I really like the new of the addition congestion pricing on Toll Roads and the cooperation between TxDOT and HCTRA for expanded implementation of toll roads in TxDOT right of Way (can we say I-45 Gulf/North and US 290). I won't include US 59 southwest since the West Park, Fort Bend Extension, and US 90A upgrades will offer many alternatives to US 59.

I always believed Harris County was much more effieciently and competently run compared to the City of Houston. In regular dealings with both, Harris County is much more decisive and goal achieving.

 
At 8:33 PM, June 23, 2006, Blogger Max Concrete said...

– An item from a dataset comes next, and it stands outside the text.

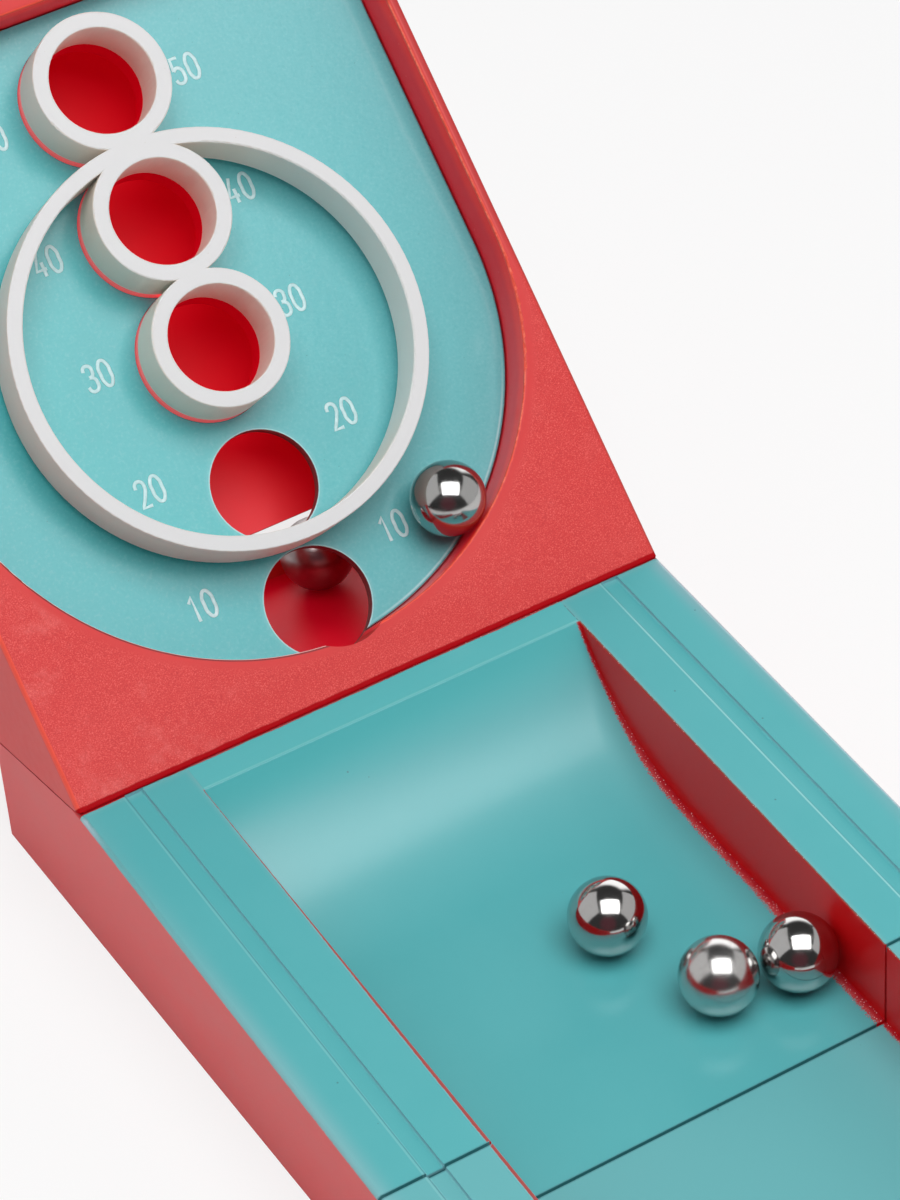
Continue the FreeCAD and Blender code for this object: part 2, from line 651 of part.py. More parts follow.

That's interesting on the optimism regarding reaching a deal with TxDOT. My perception is that the situation was getting worse in terms of TxDOT-HCTRA relations (or relations between TxDOT and anyone, for that matter), but it sounds like the sitation may have hope. TxDOT's policy these days is to rule with an iron fist which does not promote deals.

The Westpark Tollway idea, with two new reversible lanes, is very interesting and also probably will be needed in the near future. I think the capacity would be quickly used as far west Houston urbanizes. If in fact Metro builds the University Rail line on Richmond, I would like to see the two reversible lanes extended inside the loop to near Shepherd, where they could be merged into the newly widened section.

I am also very, very happy the decision was made not to lease or sell the toll roads.